Pêches et Océans Canada a été avare de commentaires, mais a réfuté par courriel les propos de M. Boudreault: «Le MPO confirme que les agents des pêches n’ont pas confisqué les hakapiks non conformes aux chasseurs de phoque cette semaine à l’île Pictou et ne divulguera aucune autre information sur cette situation pour le moment.»
«J’ai voulu reculer, a raconté M. Boudreault à La Presse canadienne. Habituellement un phoque ça peut donner un coup, ça avance d’un pied pour protéger son territoire, mais cette fois-là, exceptionnellement le phoque a chargé. Il n’a pas arrêté. J’ai glissé sur la glace en voulant me retourner, il m’a saisi la jambe (gauche) et il m’a carrément fait passer par-dessus lui.»
Les autres chasseurs n’ont pas été en mesure d’intervenir à temps pour empêcher l’attaque, mais ils ont ensuite pu repousser l’animal qui est parti rejoindre ses congénères.
«C’est beau sur les photos, quand on voit les blanchons sur la banquise, mais ça n’a rien à voir du tout, ça a des dents et puis ça mord, a dit M. Boudreault. C’est une anecdote, mais ça prouve qu’il faut que tu respectes cet animal-là.»
Les chasseurs avaient heureusement en leur possession une trousse de premiers soins. Le capitaine qui accompagnait le groupe, Denis Éloquin, a communiqué par radio avec la Garde côtière canadienne, qui est arrivée sur place environ deux heures plus tard pour évacuer l’homme de 29 ans vers un hôpital de Charlottetown, sur l’Île-du-Prince-Édouard.
L’incident s’est produit vers 16 h 30 et M. Boudreault était à l’hôpital à 20 h 30, selon le capitaine Éloquin.
Ses blessures ont nécessité 26 points de suture et il a reçu son congé tôt mercredi matin.
«Quand tu prives un chasseur de ses instruments, ce sont les seules choses que tu as pour te défendre, a rappelé M. Boudreault. En me faisant attaquer par un phoque comme c’est arrivé, si j’avais eu un hakapik, j’aurais pu me défendre, sûrement sans même blesser l’animal. Juste un petit coup sur le bout du nez et l’animal aurait battu en retraite.»
Les phoques gris peuvent courir plus vite qu’un homme sur la terre ferme, a dit M. Éloquin, et ils sont particulièrement agressifs pendant la saison de la reproduction. Si ce n’est pas la première fois qu’il les voit s’en prendre à un chasseur, c’est la première fois en 45 ans de carrière qu’il est témoin d’un incident aussi grave.
C’est aussi la première fois que des agents de Pêches et Océans leur interdisent d’utiliser leur hakapik, affirme M. Éloquin.
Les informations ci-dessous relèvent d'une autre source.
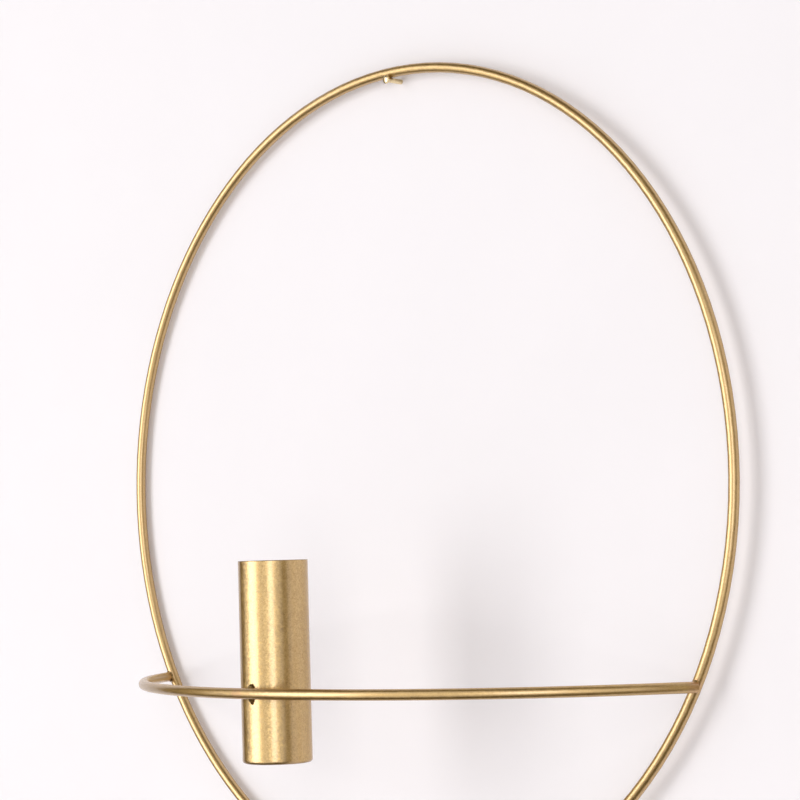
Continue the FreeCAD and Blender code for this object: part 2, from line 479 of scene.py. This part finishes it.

Selon lui, les crochets des hakapiks jugés non conformes étaient trop longs d’à peine un centimètre et on s’affairait à les modifier à bord du bateau quand le phoque a attaqué.
«C’est un manque de jugement de la part des agents (de Pêches et Océans Canada) et tu vois que la sécurité est très importante et je pense que c’est à ça qu’il va falloir faire attention les années à venir. C’est vraiment la sécurité » , a dit M. Boudreault.
«Ce sont deux jeunes agents. Il y a peut-être eu un manque d’expérience de leur part. Je ne veux pas juger, mais je pense qu’ils auraient pu avoir une meilleure façon d’interagir avec nous. C’est un accident qui aurait pu être évitable pour une histoire de (quelques) millimètres. Il y a des choses à remettre sur la table et à reparler. Faudrait qu’il y ait des modifications dans les années à venir, parce que travailler comme ça, c’est pas plaisant pour personne.»
Le crochet sert normalement à tirer l’animal après sa mort, a expliqué M. Éloquin. Un chasseur qui tombe à l’eau peut aussi l’utiliser pour se sortir du pétrin. Les anomalies constatées par Pêches et Océans Canada étaient «insignifiantes», selon lui.
Pêches et Océans Canada a affirmé que lors de la chasse au phoque, les agents des pêches «mettent en application le Règlement sur les mammifères marins qui régit cette activité commerciale».
«Rappelons qu’il est de la responsabilité des pêcheurs de se conformer à la réglementation, notamment pour leurs équipements, et de s’assurer de la sécurité de leur équipage», a ajouté le ministère dans le courriel envoyé à La Presse canadienne.